Once Upon A Time
The quintessential fairy tale redacted.
Once upon a time, I desperately wanted to be Pocahontas. I was eight. On some level I yearned to be every cartoon character I watched as a kid, but the Mario brothers seemed unattainable since I wasn’t a boy (or a mushroom), as did Cinderella, or Arielle the mermaid, mostly because I’m a brunette. Being from central Jersey, Belle’s quaint French province would have been embarrassingly aspirational. My family was spending the summer living, hiking and camping in Israel, so Colors of the Wind’s lyrics felt totally relatable to my crunchy lifestyle.
Anyone who grew up on fairy tales understands the Kate Middleton obsession. She’s a real life princess, unlike normal, klutzy, working girls who the media only deem loveable to older, less impressionable audiences, often via Katherine Heigl. But now there’s also a countermovement, according to my friend who teaches second grade. Many of her students aren’t allowed to watch Disney movies at home because of the message they send on gender roles and romance. As one mom put it, “I don’t want my daughter waiting for a prince on a white horse to save her.”
I personally witnessed a modern day fairy tale last week. My friend Sally got a call from her ex. Four years since breaking her heart, and a relationship we surmised to be quasi-serious based on Facebook later, he was in a rut and wanted her back. Atop my list of Things I Thoroughly Enjoy are two things: being right and watching my friends win, so after reassuring her a million times that he’d come around, saying “told ya so” felt better than an eight-hand massage. He’d uttered those three little words: I need you. Our dinner table, comprised of nine girls was practically salivating as she spilled the details.

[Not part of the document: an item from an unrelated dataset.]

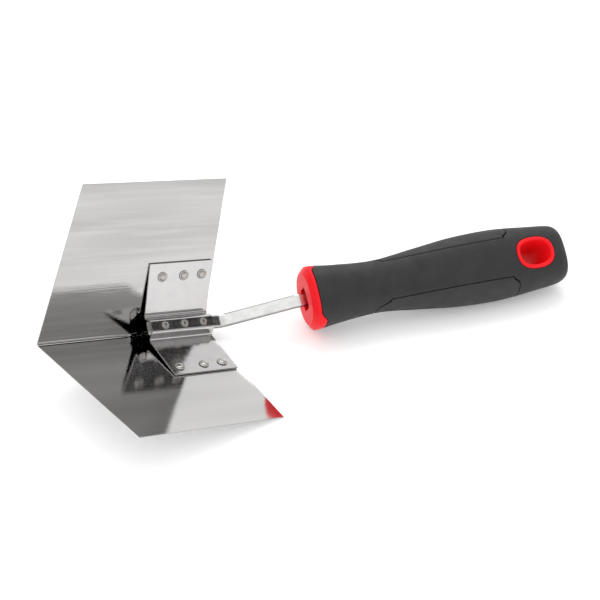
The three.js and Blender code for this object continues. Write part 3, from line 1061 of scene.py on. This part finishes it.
def rectangle(name, width, height):
    """A flat rectangle in metres about its own origin."""
    mesh = bpy.data.meshes.new(name)
    corners = [(x * width / 2, y * height / 2, 0)
               for x, y in ((-1, -1), (1, -1), (1, 1), (-1, 1))]
    mesh.from_pydata(corners, [], [(0, 1, 2, 3)])
    made = bpy.data.objects.new(name, mesh)
    bpy.context.scene.collection.objects.link(made)
    return made


def floor():
    """White paper, which glows a little so that it is nearly as white as the world behind it."""
    made = rectangle("floor", 8.0, 8.0)
    paper = Finish("floor_paper", (0.95, 0.95, 0.95), 0.9)
    paper.set(Emission_Color=(1, 1, 1, 1), Emission_Strength=0.2)
    paper.mottle(paper.noise(40, 3), (0.94, 0.94, 0.94))
    made.data.materials.append(paper.material)


def towards(made, azimuth, elevation, distance):
    """Sets a light or card at a direction from the blade's middle, in degrees, facing it."""
    around, above = math.radians(azimuth), math.radians(elevation)
    away = Vector((math.cos(around) * math.cos(above), math.sin(around) * math.cos(above),
                   math.sin(above)))
    made.location = BLADE_MIDDLE + away * distance
    made.rotation_mode = "QUATERNION"
    made.rotation_quaternion = (-away).to_track_quat("-Z", "Y")


def soft_light(name, azimuth, elevation, distance, size, glow):
    """A square soft box of an even glow."""
    data = bpy.data.lights.new(name, "AREA")
    data.shape = "SQUARE"
    data.size = size
    data.energy = glow * math.pi * size * size
    made = bpy.data.objects.new(name, data)
    bpy.context.scene.collection.objects.link(made)
    towards(made, azimuth, elevation, distance)


def reflection_card(name, azimuth, elevation, distance, size, brightness):
    """A card that only glossy surfaces see; it stands for the darker side of the studio."""
    made = rectangle(name, *size)
    towards(made, azimuth, elevation, distance)
    surface = bpy.data.materials.new(name)
    surface.use_nodes = True
    surface.node_tree.nodes.clear()
    glow = surface.node_tree.nodes.new("ShaderNodeEmission")
    glow.inputs["Color"].default_value = (brightness, brightness, brightness, 1)
    output = surface.node_tree.nodes.new("ShaderNodeOutputMaterial")
    surface.node_tree.links.new(glow.outputs["Emission"], output.inputs["Surface"])
    made.data.materials.append(surface)
    made.visible_camera = False
    made.visible_diffuse = False
    made.visible_shadow = False
    made.visible_transmission = False


def studio():
    """A white world, two soft lights, and the cards that the steel mirrors."""
    world = bpy.data.worlds.new("studio")
    bpy.context.scene.world = world
    world.use_nodes = True
    background = world.node_tree.nodes["Background"]
    background.inputs["Color"].default_value = (1, 1, 1, 1)
    background.inputs["Strength"].default_value = 1.0
    soft_light("key", azimuth=50, elevation=55, distance=1.5, size=0.9, glow=2.4)
    soft_light("fill", azimuth=-150, elevation=54, distance=1.4, size=1.1, glow=0.16)
    reflection_card("dark_card", azimuth=-24, elevation=40, distance=2.8, size=(1.1, 1.1),
                    brightness=0.04)
    reflection_card("grey_card", azimuth=-58, elevation=22, distance=3.0, size=(2.3, 2.0),
                    brightness=0.62)
    bpy.context.scene.view_settings.view_transform = "Standard"
    bpy.context.scene.view_settings.look = "None"


# ------------------------------------------------------------------ the tool

camera()
floor()
studio()

rivet_finish = rivet_steel()
pad_finish = pad_rubber()
core_finish = core_plastic()

finish_piece(blade(), blade_steel(), "blade_steel", "blade")
finish_piece(bracket(), bracket_steel(), "bracket_steel", "bracket")
finish_piece(shank(), zinc_bar(), "shank_steel", "shank")
for side_name, rivet_row in WING_ROWS.items():
    for number, spot in enumerate(rivet_row["places"], 1):
        rivet = wing_rivet(f"rivet_{side_name}_{number}", rivet_row, spot)
        finish_piece(rivet, rivet_finish, "rivet_steel", f"wing_rivet_{side_name}_{number}")
for number, spot in enumerate(TANG_RIVETS, 1):
    rivet = tang_rivet(f"rivet_tang_{number}", spot)
    finish_piece(rivet, rivet_finish, "rivet_steel", f"tang_rivet_{number}")
finish_piece(handle_core(), core_finish, "core_plastic", "handle_core")
finish_piece(hang_hole_liner(), core_finish, "core_plastic")
finish_piece(sleeve(), grip_rubber(), "grip_rubber", "grip_sleeve")
for side_name, side_sign in (("left", 1), ("right", -1)):
    pad = side_pad(f"pad_{side_name}", side_sign)
    finish_piece(pad, pad_finish, "pad_rubber", f"side_pad_{side_name}")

This wasn’t just an urban legend about a bachelor realizing that the one who got away is his only chance at salvation and deciding to love and appreciate her. It was happening to someone we actually knew. This must be how Pippa felt. But it was also kind of embarrassing that a guy dumping you and coming back defeated could seem so romantic. And tempting. I looked around at my best friends and realized that none us had ever desired or expected to be saved by a knight in shining armor, but at some point we’d all tried to be the savior.
A much bigger plague among young women than poisoned apples or evil stepmothers, as far as I’m concerned, is the hope of earning a man’s affection. You can convince, guilt or trick someone into being with you, but not into loving you. Not even by rescuing or fixing them. Prince Charming’s allure as an adult isn’t the tiara, it isn’t even about his ability to build us moats, it’s the idea that the only thing he needs from you is you. If I dare re-frame a damsel in distress as a lady willing to wait for a suitor with his act together, would you agree that she’s setting a good example?

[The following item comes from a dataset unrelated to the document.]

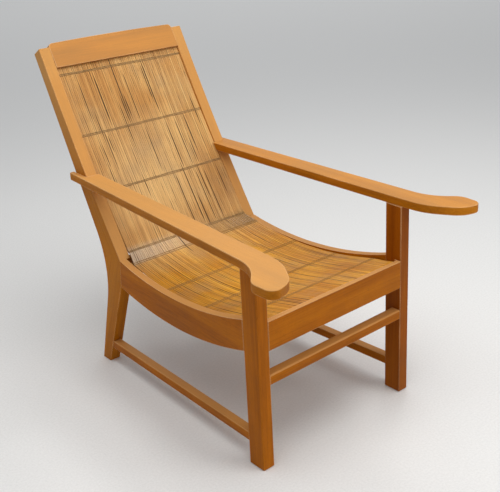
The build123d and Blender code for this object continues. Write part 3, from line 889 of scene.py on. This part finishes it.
def twine_material(name, tones):
    """Twisted twine, worn pale in patches."""
    nodes = Nodes(name)
    where = nodes.where()
    fibre = nodes.noise(where, 1600, detail=2, roughness=0.6, distortion=0.5)
    patches = nodes.noise(where, 30, roughness=0.6)
    colour = nodes.ramp(fibre, TWINE_STOPS, tones)
    pale = nodes.times(nodes.spread(patches, *BLOTCH_SPAN), TWINE_PALE_SHARE)
    colour = nodes.mix(pale, colour, tones[2])
    nodes.surface(colour, nodes.spread(fibre, *NOISE_SPAN, *TWINE_ROUGHNESS))
    nodes.relief(fibre, TWINE_RELIEF, TWINE_RELIEF_DEPTH)
    return nodes.material


# Floor, light and camera


FLOOR_REACH = 30
FLOOR_TONES = ((0.76, 0.76, 0.75), (0.84, 0.84, 0.83))
FLOOR_STOPS = (0.3, 0.7)
FLOOR_ROUGHNESS = 0.9

ROOM_COLOUR = (0.95, 0.97, 1, 1)
ROOM_STRENGTH = 0.42
# Each light with its place, what it faces, its size, its power and its colour
LIGHTS = (
    ("ceiling", (-0.2, -0.6, 3.0), (0, 0, 0.4), (2.6, 2.6), 58, (1, 0.98, 0.95)),
    ("window", (1.8, -3.2, 2.0), (0, 0, 0.4), (2.0, 1.6), 34, (1, 0.98, 0.96)),
    ("glint", (1.9, 0.75, 2.9), (-0.1, 0.2, 0.4), (0.6, 0.6), 9, (1, 1, 1)),
    ("background", (7.5, 8.5, 5.0), (7.5, 8.5, 0), (12, 12), 190, (1, 1, 1)),
)

# The camera that was fitted to the photo
CAMERA_AZIMUTH = math.radians(-40.26)
CAMERA_HEIGHT = math.radians(20.59)
CAMERA_ROLL = math.radians(-2.67)
CAMERA_DISTANCE = 2.42104
CAMERA_TARGET = Vector((0.00751, -0.12271, 0.55873))
CAMERA_LENS = 62.81
CAMERA_SENSOR = 36
CAMERA_SHIFT_X = -0.024
CAMERA_SHIFT_Y = -0.072


def stage_floor():
    """A plain pale floor, faintly speckled."""
    nodes = Nodes("pale_floor")
    speck = nodes.noise(nodes.where(), 160, roughness=0.6)
    nodes.surface(nodes.ramp(speck, FLOOR_STOPS, FLOOR_TONES), FLOOR_ROUGHNESS)
    signs = ((-1, -1), (1, -1), (1, 1), (-1, 1))
    corners = [(FLOOR_REACH * x, FLOOR_REACH * y, 0) for x, y in signs]
    floor = new_piece("floor", corners, [(0, 1, 2, 3)], nodes.material, smooth=False)


def soft_light(name, place, target, size, power, colour):
    """A rectangular area light that faces the target."""
    data = bpy.data.lights.new(name, "AREA")
    data.shape = "RECTANGLE"
    data.size, data.size_y = size
    data.energy = power
    data.color = colour
    light = bpy.data.objects.new(name, data)
    light.location = place
    way = Vector(target) - Vector(place)
    light.rotation_mode = "QUATERNION"
    light.rotation_quaternion = way.to_track_quat("-Z", "Y")
    bpy.context.scene.collection.objects.link(light)


def lights():
    """Soft studio light: a faint room light and the lights of the table above."""
    bpy.context.scene.view_settings.view_transform = "Standard"
    world = bpy.data.worlds.new("room")
    world.use_nodes = True
    background = world.node_tree.nodes["Background"]
    background.inputs["Color"].default_value = ROOM_COLOUR
    background.inputs["Strength"].default_value = ROOM_STRENGTH
    bpy.context.scene.world = world
    for light in LIGHTS:
        soft_light(*light)


def camera():
    """The camera, on a sphere round its target and rolled a little."""
    level = math.cos(CAMERA_HEIGHT)
    east = math.sin(CAMERA_AZIMUTH) * level
    north = -math.cos(CAMERA_AZIMUTH) * level
    back = Vector((east, north, math.sin(CAMERA_HEIGHT)))
    right = (-back).cross(Vector((0, 0, 1))).normalized()
    up = right.cross(-back)
    turned_right = right * math.cos(CAMERA_ROLL) + up * math.sin(CAMERA_ROLL)
    turned_up = up * math.cos(CAMERA_ROLL) - right * math.sin(CAMERA_ROLL)
    data = bpy.data.cameras.new("camera")
    data.lens = CAMERA_LENS
    data.sensor_width = CAMERA_SENSOR
    data.shift_x = CAMERA_SHIFT_X
    data.shift_y = CAMERA_SHIFT_Y
    eye = bpy.data.objects.new("camera", data)
    axes = Matrix((turned_right, turned_up, back)).transposed().to_4x4()
    eye.matrix_world = Matrix.Translation(CAMERA_TARGET + back * CAMERA_DISTANCE) @ axes
    bpy.context.scene.collection.objects.link(eye)
    bpy.context.scene.camera = eye


camera()
lights()
stage_floor()
dress_frame()
boundaries = Boundaries()
strip_mat(strip_material(), boundaries)
back_twine = twine_material("back_twine", BROWN_TWINE)
seat_twine = twine_material("seat_twine", WORN_TWINE)
for row in range(1, TWINE_ROWS + 1):
    twine_row(row, seat_twine if row >= FIRST_SEAT_ROW else back_twine, boundaries)

bpy.context.view_layer.update()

Snow White ended up with the guy who fell for her when she was vulnerable. Rupunzel didn’t hyperfocus on how to shed 5 pounds while stuck in a castle. Watch and learn, amigos. “Happily-ever-after” might be Disney’s way of recommending a partner who is “good for the long haul,” as Calvil Trillin put it. Someone who shows up, sticks around, and, as our friend Roxana observed when she spent an afternoon with Leandra and her husband, “slices a peach for the other and nibbles on the pit.” That’s love.
Don’t get me wrong, though. I totally want to have a moat one day. It’s just wholly unrelated to my romantic life.